Ekonomik kriz, savaş, yurdunu terk ederek mülteci haline gelen milyonlar, açlık, yoksulluk, toplumsal yozlaşma… Bunlar kapitalizmin yol açtığı felâketler. Kimi bilim adamları bunlara bakıp “insanlığın sonu geliyor” diyor. Doğru, dünya olumsuz anlamda değişiyor. İşçiler-emekçiler de yaşamlarının olumlu yönde değişmediğinin farkındalar. Genelde geçmişle yapılan kıyaslama sonucunda varılan bu sonuç, geçmişin şimdiye göre daha iyi olduğu yönünde. Mesela insanlar ya kendi hayatlarından ya da duydukları anılardan “insanların birbirilerine saygısı vardı” diyorlar. “İnsanlar birbirine sahip çıkardı, şimdi ise herkes birbirine düşman” diye ekliyorlar. Yani dünyadaki kaos büyüyor ve bu durum farklı bir dünyada yaşadığımızı insanlara hissettiriyor.

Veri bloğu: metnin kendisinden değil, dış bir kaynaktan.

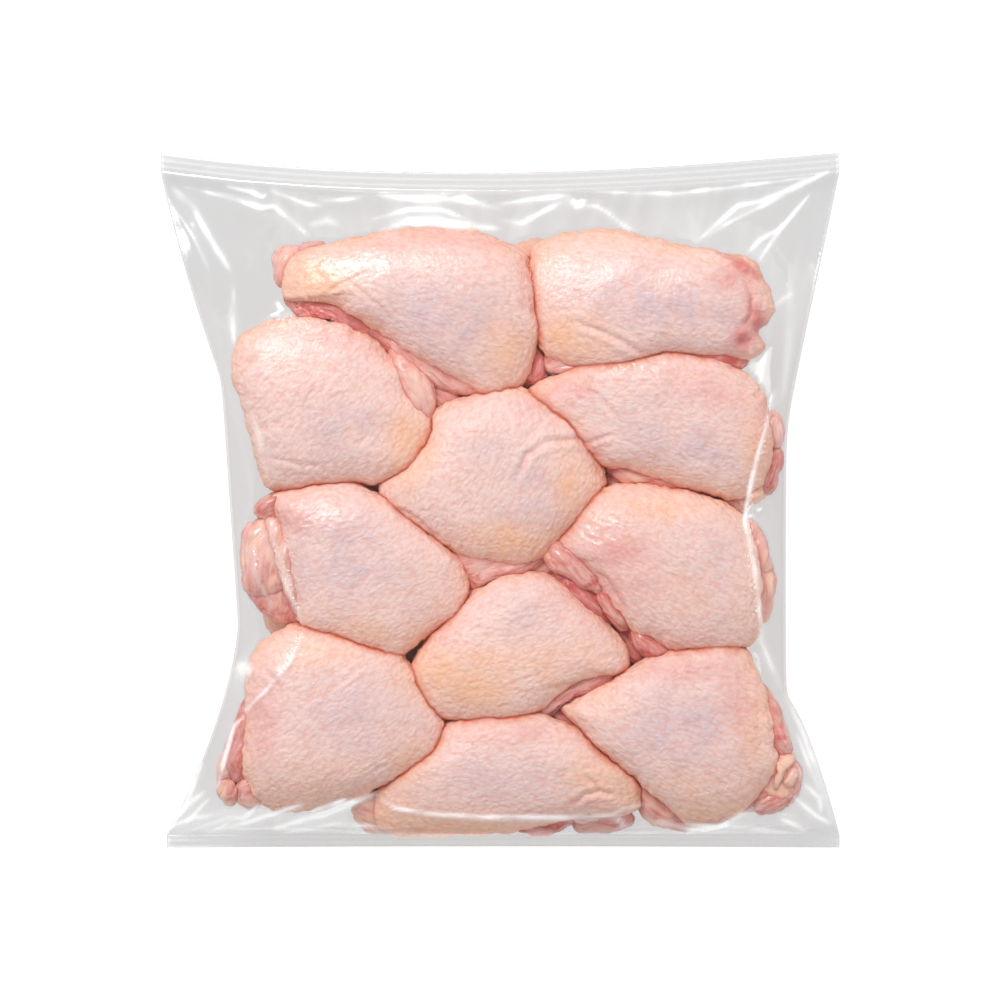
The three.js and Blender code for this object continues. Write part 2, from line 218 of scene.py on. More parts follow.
# Bare meat, fat and the undersides of thighs that show past the skin: top, how red it is from 0 to 1,
# how fatty, the way its fibres run in degrees, and its outline.
MEAT = {
    "upper_left_nub": (63, 0.2, 0.4, 80, [
        (-126, 134), (-121, 139), (-112, 141), (-98, 142), (-96, 134), (-104, 122), (-113, 114),
        (-119, 116), (-124, 121), (-126, 128)]),
    "upper_left_strip": (67, 0.95, 0.1, -25, [
        (-118, 114), (-117, 107), (-112, 101), (-104, 99), (-94, 98), (-80, 92), (-65, 85), (-60, 88),
        (-68, 98), (-80, 106), (-95, 114), (-110, 116)]),
    "upper_left_lip": (69, 0.4, 0.1, -32, [
        (-80, 99), (-66, 84), (-53, 74), (-45, 66), (-32, 60), (-20, 56), (-8, 56), (2, 60), (0, 70),
        (-30, 85), (-60, 98)]),
    "upper_middle": (63, 0.8, 0.0, 70, [
        (12, 94), (18, 88), (25, 78), (26, 68), (22, 63), (14, 62), (8, 66), (6, 76)]),
    "upper_right_lobe": (67, 0.4, 0.2, 15, [
        (24, 80), (24, 72), (30, 68), (40, 67), (50, 70), (58, 75), (50, 84), (35, 86)]),
    "upper_right_strip": (70, 0.75, 0.1, -4, [
        (75, 84), (80, 77), (95, 75), (108, 76), (120, 72), (131, 71), (137, 75), (141, 82), (136, 92),
        (110, 90)]),
    "second_left_flap": (73, 0.12, 0.3, -60, [
        (-62, 84), (-53, 82), (-45, 74), (-39, 66), (-35, 56), (-35, 47), (-38, 40), (-45, 40),
        (-52, 52), (-60, 68)]),
    "upper_gap": (62, 0.5, 0.1, -30, [
        (-46, 66), (-36, 68), (-24, 62), (-18, 55), (-26, 47), (-38, 46), (-46, 54)]),
    "middle_gap": (62, 0.5, 0.1, 20, [
        (14, -34), (22, -29), (31, -30), (34, -38), (27, -45), (16, -44)]),
    "second_right_end": (63, 0.15, 0.2, 85, [
        (146, 50), (152, 49), (156, 42), (157, 34), (154, 28), (146, 27), (140, 38)]),
    "second_right_end_low": (63, 0.75, 0.15, 80, [
        (145, 32), (153, 31), (156, 22), (153, 10), (148, 3), (141, 2), (136, 12), (140, 26)]),
    "second_right_fat": (65, 0.2, 0.7, 10, [
        (128, 9), (132, 1), (140, -2), (146, 1), (147, 8), (140, 13)]),
    "second_right_under": (58, 0.15, 0.2, -20, [
        (110, 8), (116, 0), (124, -6), (131, -9), (137, -6), (139, 2), (130, 9)]),
    "second_right_lip": (67, 0.75, 0.35, -18, [
        (48, 34), (54, 22), (60, 13), (72, 8), (86, 6), (103, 4), (116, 0), (118, 8), (92, 18),
        (70, 28)]),
    "second_right_root": (56, 0.5, 0.0, 0, [
        (52, 16), (56, 6), (64, 2), (76, 4), (78, 11), (66, 16)]),
    "middle_lip": (69, 0.4, 0.1, 20, [
        (-34, -20), (-28, -32), (-20, -42), (-14, -50), (-5, -46), (5, -42), (18, -40), (26, -34),
        (31, -25), (10, -16)]),
    "middle_low": (61, 0.45, 0.0, 70, [
        (-21, -44), (-16, -45), (-12, -50), (-13, -58), (-19, -61), (-25, -55)]),
    "third_left_end": (65, 0.5, 0.1, 80, [
        (-122, -4), (-132, -8), (-139, -16), (-141, -28), (-141, -42), (-139, -52), (-133, -62),
        (-122, -68), (-108, -70), (-102, -60), (-108, -30), (-112, -8)]),
    "third_left_pad": (70, 0.25, 0.3, 80, [
        (-126, -10), (-135, -10), (-141, -18), (-142, -38), (-140, -50), (-132, -54), (-120, -52),
        (-112, -44), (-116, -26)]),
    "third_left_strand": (73, 0.1, 0.45, 68, [
        (-129, -10), (-121, -8), (-114, -20), (-108, -40), (-106, -62), (-110, -67), (-116, -57),
        (-123, -36), (-128, -20)]),
    "third_left_ring": (69, 0.65, 0.3, 30, [
        (-118, 4), (-127, 3), (-134, -3), (-133, -9), (-125, -12), (-116, -6)]),
    "third_right_tip": (75, 0.55, 0.1, -46, [
        (25, -24), (31, -20), (40, -26), (50, -37), (58, -49), (56, -54), (48, -50), (38, -44),
        (28, -38), (23, -30)]),
    "third_right_strip": (69, 1.0, 0.0, -47, [
        (27, -36), (34, -36), (44, -42), (54, -52), (60, -62), (62, -71), (56, -69), (46, -61),
        (36, -51), (28, -43)]),
    "third_right_edge": (72, 0.6, 0.2, -50, [
        (50, -44), (58, -50), (66, -60), (71, -68), (67, -72), (60, -65), (52, -54)]),
    "third_right_corner": (69, 0.75, 0.1, -40, [
        (70, -68), (80, -72), (90, -79), (96, -86), (88, -88), (80, -87), (73, -79)]),
    "third_right_end": (62, 0.1, 0.3, 85, [
        (137, -10), (145, -18), (149, -28), (150, -38), (146, -44), (138, -40), (134, -26)]),
    "third_right_end_low": (61, 0.15, 0.4, 85, [
        (138, -38), (148, -34), (152, -44), (151, -56), (147, -66), (140, -70), (136, -54)]),
    "lower_middle_strip": (69, 0.6, 0.1, 28, [
        (69, -92), (61, -102), (48, -107), (36, -110), (30, -117), (22, -123), (15, -119), (24, -106),
        (45, -94), (62, -86)]),
    "lower_middle_root": (60, 0.7, 0.0, -30, [
        (27, -116), (36, -111), (41, -120), (46, -129), (38, -130), (30, -125), (24, -121)]),
    "bottom_left_end": (67, 0.8, 0.0, 76, [
        (-136, -108), (-144, -116), (-148, -128), (-151, -138), (-152, -150), (-146, -158),
        (-136, -152), (-132, -130)]),
    "bottom_left_edge": (64, 0.0, 0.4, 76, [
        (-144, -118), (-150, -132), (-155, -146), (-155, -157), (-149, -160), (-145, -140)]),
    "bottom_left_knob": (64, 0.35, 0.4, 60, [
        (-155, -154), (-156, -161), (-152, -166), (-147, -168), (-143, -163), (-145, -154),
        (-150, -150)]),
    "bottom_left_knob_low": (65, 0.35, 0.35, 20, [
        (-146, -158), (-145, -166), (-139, -170), (-132, -170), (-126, -162), (-132, -150),
        (-142, -148)]),
    "bottom_right_end": (67, 0.5, 0.3, -68, [
        (141, -100), (149, -106), (156, -118), (160, -130), (160, -139), (153, -142), (144, -136),
        (138, -118)]),
    "bottom_right_pad": (65, 0.3, 0.4, -60, [
        (140, -138), (150, -136), (160, -139), (165, -145), (167, -154), (164, -163), (158, -170),
        (148, -173), (138, -171), (134, -160)]),
    "bottom_right_sinew": (67, 0.05, 0.7, -62, [
        (148, -138), (154, -140), (160, -139), (162, -142), (158, -148), (155, -156), (152, -164),
        (148, -165), (148, -158), (151, -149)]),
    "bottom_right_knob": (66, 0.25, 0.4, 60, [
        (154, -152), (156, -147), (161, -146), (165, -149), (166, -154), (163, -159), (158, -160),
        (154, -157)]),
    "bottom_right_knob_low": (66, 0.5, 0.2, 20, [
        (142, -156), (150, -160), (158, -163), (160, -168), (152, -172), (144, -172), (137, -168)]),
    "bottom_right_hollow": (62, 0.4, 0.0, 30, [
        (130, -158), (140, -154), (147, -160), (144, -169), (136, -172), (128, -169)]),
    "lower_hollow": (57, 1.0, 0.0, -50, [
        (60, -66), (70, -68), (82, -76), (86, -84), (78, -92), (66, -90), (60, -80)]),
    "bottom_right_side": (59, 0.5, 0.1, -42, [
        (40, -128), (48, -135), (57, -144), (66, -153), (74, -158), (77, -150), (62, -132),
        (50, -124)]),
    "bottom_right_low": (62, 0.45, 0.3, -42, [
        (68, -150), (75, -162), (77, -171), (84, -178), (94, -181), (105, -181), (102, -168),
        (88, -154), (76, -144)]),
    "bottom_middle_nub": (62, 0.2, 0.5, -30, [
        (-81, -166), (-77, -161), (-66, -158), (-56, -170), (-60, -182), (-70, -183), (-77, -179),
        (-81, -172)]),
    "bottom_middle_oval": (70, 0.5, 0.1, -5, [
        (35, -170), (42, -164), (52, -162), (60, -166), (62, -172), (52, -176), (42, -176)]),
    "bottom_middle_strip": (60, 1.0, 0.0, 2, [
        (6, -178), (16, -173), (28, -171), (38, -171), (43, -178), (34, -182), (20, -184),
        (10, -183)]),
    "bottom_middle_low": (60, 0.5, 0.2, 4, [
        (40, -174), (54, -172), (66, -168), (72, -168), (74, -176), (66, -182), (52, -183),
        (43, -182)]),
}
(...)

Dünyanın değiştiğini söyleyen başka bir kesim daha var; patronlar sınıfı! Dünyaca bilinen kimi ultra zenginler veya Birleşmiş Milletler gibi kurumlar yaptıkları açıklamalarda dünyanın değiştiğini ve geleceğin daha kötü olacağını söylüyorlar. Savaşların, açlığın, kıtlığın ve bunlara bağlı olarak da sosyal patlamaların artacağını söylüyorlar. İçinde yaşadığımız düzen insanlığı her gün bir adım daha yok oluşa sürüklerken düzen sahiplerinin yaptığı bu açıklamaların, bu kötü gidişe dur deme isteği anlamına gelmediğini biliyoruz. Bu gidişatın işçi-emekçi sınıfların düzene karşı ayağa kalkmasına neden olabileceğini bilen egemenler, bir anlamda düzeni korumak için bu açıklamaları yapıyorlar.
Dünyanın değiştiğine dair bir örnek de Türkiyeli egemenlerden geldi. TÜSİAD’ın 48. Olağan Kongresinde “Dünyanın ekonomik ve siyasi yapısında önemli değişimler yaşanıyor. Bu değişime uyum sağlamak ve değişimin geniş kitleleri etkileyen sonuçları ile başa çıkmak için birçok ülkede, güçlü liderler dönemine girildiğini görüyoruz” denildi. Bu ifadeler değişen dünyanın patronlar için ne anlama geldiğini özetliyor. Yani patronlar şunu demek istiyorlar: “Düzenimizin içine girdiği tarihsel kriz işçi-emekçi sınıflar için daha fazla savaş, yıkım, açlık, işsizlik getirecek. Ama şunu unutmayalım; bu, ezilen sınıfların düzene karşı öfkesini de büyütecek. Öfkeli kitleler düzen için büyük bir tehdit oluştururlar. Bunu engellemek için kitleleri peşinden sürükleyebilecek ya da yeri geldiğinde böylesi bir hareketi ezebilecek liderler gerekir!”
Patronlar sınıfı değişen dünyada kendi sınıf çıkarları için önlemler alıyor ve kafa yoruyorlar. Onların kendi çıkarları için aldığı önlemler bizler için savaş demek, yoksulluk demek, kısacası bizler için cehennem demek! Bu planlarında epey bir yol aldıklarını da söyleyebiliriz. Dünyanın hemen hemen her köşesinde “güçlü liderler”, “güçlü hükümetler” işbaşına geliyor ve ırkçı, milliyetçi, göçmen karşıtı söylemlerle işçi sınıfını bölüyor, halklar arasına düşmanlık tohumları ekiyorlar. Bu argümanlarla kitleleri yürüttükleri paylaşım savaşlarına ikna etmeye çalışırken diğer yandan da OHAL düzenleri, otoriter ve baskıcı yönetimleri ile işçi sınıfının elindeki hakları alıyorlar. Grevler yasaklanıyor, haksızlıklara karşı gelmek ise vatan hainliği ile suçlanarak bastırılmaya çalışılıyor. Kendi sınıf çıkarlarını toplumun genel çıkarıymış gibi gösteren egemenlerin söylemlerine kanmamalıyız. Onların sınıf çıkarları varsa biz işçi ve emekçilerin de kendi sınıf çıkarlarımız var. Kendi çıkarlarımızı savunmanın yolu, işçiler olarak yan yana gelip bu düzene karşı mücadele etmekten ve dünyayı bizlerden yana değiştirmekten geçiyor.